*TASK DESCRIPTION*.
Starting with the line that contains "addFootstool();" and stopping after the line that contains "2 * t)).astype(np.float32))", output every line exactly as it stands.

*MATERIAL*.

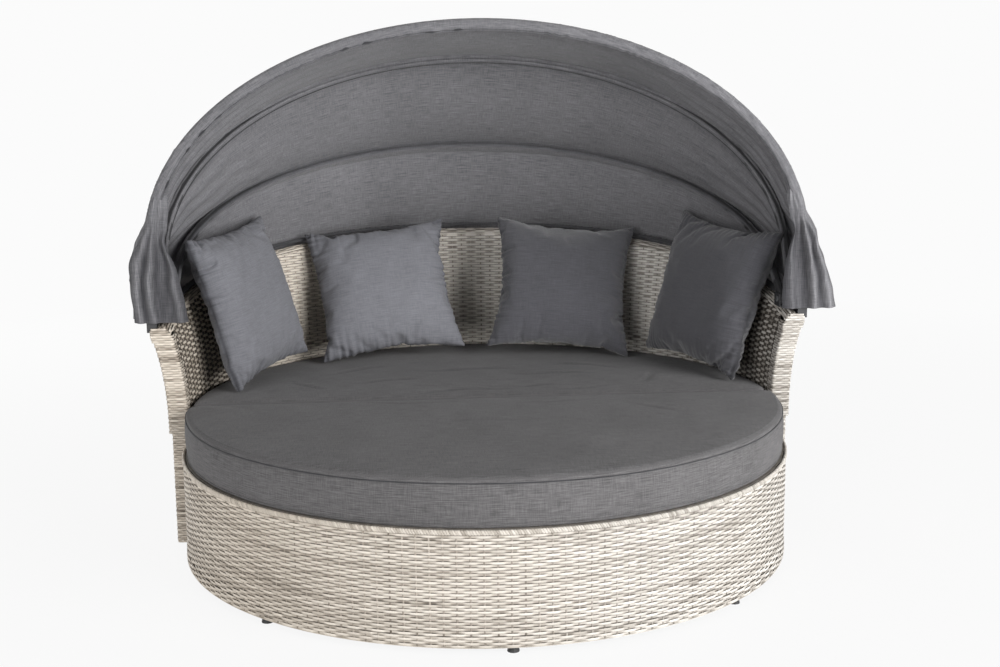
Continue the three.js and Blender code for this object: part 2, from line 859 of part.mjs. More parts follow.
// Finishes
const weave = { color: 0xb9b2a5, roughness: 0.7, metalness: 0 };
const braid = { color: 0xc7c1b4, roughness: 0.7, metalness: 0 };
const coatedSteel = { color: 0x2c2d30, roughness: 0.5, metalness: 0.6 };
const zinc = { color: 0x9a9c9f, roughness: 0.35, metalness: 0.9 };
const blackPlastic = { color: 0x141414, roughness: 0.6, metalness: 0 };
const whitePlastic = { color: 0xe8e8e4, roughness: 0.4, metalness: 0 };
const canopyCloth = { color: 0x6c6c70, roughness: 0.95, metalness: 0, side: THREE.DoubleSide };
const seatCloth = { color: 0x5e5e61, roughness: 0.95, metalness: 0 };
const greyCloth = { color: 0x6a6b72, roughness: 0.9, metalness: 0 };
const charcoalCloth = { color: 0x4a4a52, roughness: 0.9, metalness: 0 };

function addFootstool() {
  const skin = footstoolRadius - weaveThickness;
  const wall = splitGap + weaveThickness;
  const hemTopEdge = footHeight + gap + hemBraidHeight;
  const rimBottom = deckHeight - rimBraidHeight;
  const panelReach = Math.sqrt(footstoolRadius ** 2 - wall ** 2);
  const deckRadius = skin - 2 * gap;
  add("footstool_frame", footstoolFrame(), coatedSteel);
  add(
    "footstool_front_weave",
    halfBand(skin, footstoolRadius, hemTopEdge + gap, rimBottom - gap, wall + gap, -1),
    weave,
  );
  add(
    "footstool_back_weave",
    block(
      vector(-panelReach, -wall, footHeight + gap),
      vector(panelReach, -splitGap, deckHeight),
    ),
    weave,
  );
  const proud = footstoolRadius + braidProud;
  add("footstool_rim_braid", halfBand(skin, proud, rimBottom, deckHeight, wall + gap, -1), braid);
  add(
    "footstool_hem_braid",
    halfBand(skin, proud, footHeight + gap, hemTopEdge, wall + gap, -1),
    braid,
  );
  add(
    "footstool_deck",
    halfDisc(deckRadius, wall + gap, deckHeight - deckThickness, deckHeight, -1),
    weave,
  );
  add("footstool_cushion", cushion(footstoolCushionRadius, cushionFront, -1), seatCloth);
  addFeet("footstool_foot", footstoolRing, -1, blackPlastic);
}

function addBase() {
  const skin = baseRadius - weaveThickness;
  const wall = splitGap + weaveThickness;
  const back = splitGap + armDepth + gap;
  const hemTopEdge = footHeight + gap + hemBraidHeight;
  const middle = baseRadius - cornerWidth / 2;
  const inner = middle - cornerWidth / 2;
  add("base_frame", baseFrame(), coatedSteel);
  add(
    "base_rear_weave",
    halfBand(skin, baseRadius, hemTopEdge + gap, backSeatHeight, back, 1),
    weave,
  );
  const proud = baseRadius + braidProud;
  add("base_hem_braid", halfBand(skin, proud, footHeight + gap, hemTopEdge, back, 1), braid);
  const panelReach = Math.sqrt(inner ** 2 - splitGap ** 2) - gap - backStep / 2;
  add(
    "base_front_weave",
    block(
      vector(-panelReach, splitGap, footHeight + gap),
      vector(panelReach, wall, deckHeight),
    ),
    weave,
  );
  const bottom = footHeight + gap;
  const top = () => backSeatHeight;
  const corner = postWrap(cornerSection(), () => middle, bottom, top, 1);
  addPair("base_corner_wrap", corner, weave);
  const deckRadius = baseRing - tubeRadius - gap;
  add(
    "base_deck",
    halfDisc(deckRadius, wall + gap, deckHeight - deckThickness, deckHeight, 1),
    weave,
  );
  add("seat_cushion", cushion(seatRadius, cushionFront, 1), seatCloth);
  addFeet("base_foot", baseRing, 1, blackPlastic);
}

function addBack() {
  const bottom = backSeatHeight + gap;
  add("back_frame", backFrame(), coatedSteel);
  const outer = backSkin(halfBack, halfBack - weaveThickness, bottom, shellRows);
  const inner = backSkin(weaveThickness - halfBack, -halfBack, deckHeight + gap, innerShellRows);
  add("back_outer_weave", outer, weave);
  add("back_inner_weave", inner, weave);
  add("back_rail_wrap", cut(railWrap(), screwHole(1), screwHole(-1)), weave);
  const wrapTop = (across) => armHeight + railEdge(across) - gap;
  const lean = (z) => backMiddleRadius + flare(z, armHeight);
  const arm = postWrap(armSection(), lean, bottom, wrapTop, shellRows);
  addPair("arm_wrap", arm, weave);
}

// Each pillow's name, bearing, shift towards the back, yaw, lean back, roll and cloth
const pillowPlaces = [
  ["pillow_far_left", 155.2, farLeftToWall, 66, 17, 4, greyCloth],
  ["pillow_left", 114.2, leftToWall, 4, 30, 6, greyCloth],
  ["pillow_right", 63, rightToWall, -2, 31, -6, charcoalCloth],
  ["pillow_far_right", 21.9, farRightToWall, -64, 17, -4, charcoalCloth],
];

function addPillows() {
  const cushionMesh = daybed.getObjectByName("seat_cushion");
  const half = pillowSize / 2;
  for (const [name, bearing, toWall, yaw, lean, roll, finish] of pillowPlaces) {
    const mesh = add(name, pillow(), finish);
    const reach = Math.sqrt(seatRadius ** 2 - half ** 2) - half * Math.sin(radians(lean)) + toWall;
    const angle = radians(bearing);
    const height = deckHeight + cushionThickness + pillowSize;
    mesh.rotation.set(radians(-lean), radians(-roll), radians(yaw), "ZXY");
    mesh.position.set(reach * Math.cos(angle), reach * Math.sin(angle), height);
    restOn(cushionMesh, mesh);
  }
}

function addCanopy() {
  add("hoop_front", hoop(frontHoop), coatedSteel);
  add("hoop_middle", hoop(middleHoop), coatedSteel);
  add("hoop_rear", hoop(rearHoop), coatedSteel);
  add("canopy_front_panel", frontPanel(), canopyCloth);
  add("canopy_middle_panel", middlePanel(), canopyCloth);
  add("canopy_rear_panel", rearPanel(), canopyCloth);
  addPair("pivot_bracket", pivotBracket(), coatedSteel);
  addPair("bracket_screw", bracketScrew(), zinc);
  addPair("pivot_bolt", pivotBolt(), zinc);
  addPair("pivot_nut", pivotNut(), zinc);
  addPair("front_hoop_washer", hoopWasher(1), whitePlastic);
  addPair("rear_hoop_washer", hoopWasher(2), whitePlastic);
}

addFootstool();
addBase();
addBack();
addPillows();
addCanopy();

const box = new THREE.Box3().setFromObject(daybed);
daybed.position.y = -(box.min.y + box.max.y) / 2;

export default daybed;
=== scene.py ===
import math

import bmesh
import bpy
import numpy as np
from mathutils import Matrix, Vector


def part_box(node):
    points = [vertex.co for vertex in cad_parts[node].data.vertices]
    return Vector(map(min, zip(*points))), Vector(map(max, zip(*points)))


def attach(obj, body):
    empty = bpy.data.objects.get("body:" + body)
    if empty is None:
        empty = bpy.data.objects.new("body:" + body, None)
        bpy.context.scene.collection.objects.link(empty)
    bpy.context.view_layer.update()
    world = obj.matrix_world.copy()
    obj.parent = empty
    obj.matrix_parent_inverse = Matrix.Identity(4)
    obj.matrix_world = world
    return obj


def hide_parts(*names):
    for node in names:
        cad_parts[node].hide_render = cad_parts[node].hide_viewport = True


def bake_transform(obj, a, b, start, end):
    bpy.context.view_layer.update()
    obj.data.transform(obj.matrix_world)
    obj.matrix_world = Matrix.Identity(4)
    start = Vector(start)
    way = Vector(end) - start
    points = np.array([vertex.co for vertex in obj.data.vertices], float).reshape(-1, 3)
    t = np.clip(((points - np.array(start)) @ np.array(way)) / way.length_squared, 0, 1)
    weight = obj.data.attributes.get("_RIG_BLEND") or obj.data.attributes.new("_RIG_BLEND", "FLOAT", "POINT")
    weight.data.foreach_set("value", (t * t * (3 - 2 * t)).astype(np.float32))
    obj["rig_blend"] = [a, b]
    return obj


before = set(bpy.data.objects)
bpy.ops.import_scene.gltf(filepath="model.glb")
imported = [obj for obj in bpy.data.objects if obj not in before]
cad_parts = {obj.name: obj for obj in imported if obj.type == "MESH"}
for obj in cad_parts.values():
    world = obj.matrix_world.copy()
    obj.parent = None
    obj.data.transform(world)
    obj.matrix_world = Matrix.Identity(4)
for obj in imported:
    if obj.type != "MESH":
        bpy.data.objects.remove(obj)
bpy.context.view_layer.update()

# Sizes of the daybed, in millimetres, in the plan whose split between the two halves is y = 0
SHIFT = -46.35
SPLIT_GAP = 4.0
WEAVE = 6.0
GAP = 0.3
FOOT_HEIGHT = 14.0
DECK_HEIGHT = 283.0
SEAT_BACK_HEIGHT = 316.0
ARM_HEIGHT = 609.0
BACK_RISE = 166.0
RAIL_POWER = 2.23
BACK_FLARE = 45.0
FLARE_POWER = 2.5
BACK_MIDDLE = 815.5
HALF_BACK = 27.5
HALF_RAIL = 30.0
RAIL_RISE = 26.0
RAIL_SIDE_DROP = 22.0
RAIL_WIDTH = 60.0
ARM_DEPTH = 40.0
FOOTSTOOL_RADIUS = 800.0
BASE_RADIUS = 835.0
CORNER_WIDTH = 40.0
HEM_BRAID = 26.0
RIM_BRAID = 12.0
BRAID_PROUD = 2.0
CUSHION_THICKNESS = 112.0
CUSHION_CROWN = 10.0
CROWN_REACH = 55.0
CUSHION_FRONT = 6.0
CUSHION_CORNER = 30.0
SEAT_RADIUS = 781.0
FOOTSTOOL_CUSHION = 790.0
PIVOT = (0.0, 30.0, 640.0)
HOOP_HALF_WIDTH = 872.0
HOOP_PITCH = 24.6
HOOP_LEG = 165.0
HOOP_RISE = 575.0
HOOP_STEPS = 28
HOOP_RADIUS = 10.0
CLOTH_LIFT = 10.0 / math.cos(math.radians(28)) + 0.3
CLOTH_COLUMNS = 30
SKIRT_COLUMNS = 3
SKIRT_STEPS = 2
SKIRT_RADIUS = HOOP_HALF_WIDTH + CLOTH_LIFT + 55.0
SKIRT_CURVE = 1.4
SKIRT_BOTTOM = 618.0
HEM_RADIUS = 892.7
HEM_TOP = 12.0
HEM_DROP = 35.0
HEM_SPREAD = 45.0
PLEAT = 14.0
SAG = 0.05
TILTS = {"front": 90.0, "middle": 62.5, "rear": 33.0}
HEM_SPLIT = 0.84
HEM_TOP_EDGE = FOOT_HEIGHT + GAP + HEM_BRAID
RIM_BOTTOM = DECK_HEIGHT - RIM_BRAID
WALL = SPLIT_GAP + WEAVE
ARM_BACK = SPLIT_GAP + ARM_DEPTH
BASE_FRONT_REACH = 789.0
# How far the rail's end stays behind the split, and the rail's outer radius there
RAIL_END = 3.4
RAIL_END_RADIUS = 860.5
# The arm's front is as wide as the back up to a height below the arm's top, then follows the rail
ARM_SHOULDER = 48.0
ARM_STRAIGHT = 12.0
ARM_CURVE = 34.0
SIDES = ((1, "right"), (-1, "left"))

# The weave: distances between rows and between uprights, and the strands' own sizes
PITCH = 6.5
BACK_PITCH = 7.6
STAKE = 30.0
CORNER_STAKE = 18.0
STRAND_THICK = 0.7
HALF_STRAND = 0.9
BACKING_THICK = 0.6
# Where along its way from one upright to the next a strand gets points
BENDS = np.array([-0.32, -0.15, -0.05, 0.05, 0.15, 0.32])
# A strand's section in half-thicknesses and half-widths
STRAND_RIM = [(0, 1), (1, 0.72), (1, -0.72), (0, -1), (-1, -0.72), (-1, 0.72)]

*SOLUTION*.
addFootstool();
addBase();
addBack();
addPillows();
addCanopy();

const box = new THREE.Box3().setFromObject(daybed);
daybed.position.y = -(box.min.y + box.max.y) / 2;

export default daybed;
=== scene.py ===
import math

import bmesh
import bpy
import numpy as np
from mathutils import Matrix, Vector


def part_box(node):
    points = [vertex.co for vertex in cad_parts[node].data.vertices]
    return Vector(map(min, zip(*points))), Vector(map(max, zip(*points)))


def attach(obj, body):
    empty = bpy.data.objects.get("body:" + body)
    if empty is None:
        empty = bpy.data.objects.new("body:" + body, None)
        bpy.context.scene.collection.objects.link(empty)
    bpy.context.view_layer.update()
    world = obj.matrix_world.copy()
    obj.parent = empty
    obj.matrix_parent_inverse = Matrix.Identity(4)
    obj.matrix_world = world
    return obj


def hide_parts(*names):
    for node in names:
        cad_parts[node].hide_render = cad_parts[node].hide_viewport = True


def bake_transform(obj, a, b, start, end):
    bpy.context.view_layer.update()
    obj.data.transform(obj.matrix_world)
    obj.matrix_world = Matrix.Identity(4)
    start = Vector(start)
    way = Vector(end) - start
    points = np.array([vertex.co for vertex in obj.data.vertices], float).reshape(-1, 3)
    t = np.clip(((points - np.array(start)) @ np.array(way)) / way.length_squared, 0, 1)
    weight = obj.data.attributes.get("_RIG_BLEND") or obj.data.attributes.new("_RIG_BLEND", "FLOAT", "POINT")
    weight.data.foreach_set("value", (t * t * (3 - 2 * t)).astype(np.float32))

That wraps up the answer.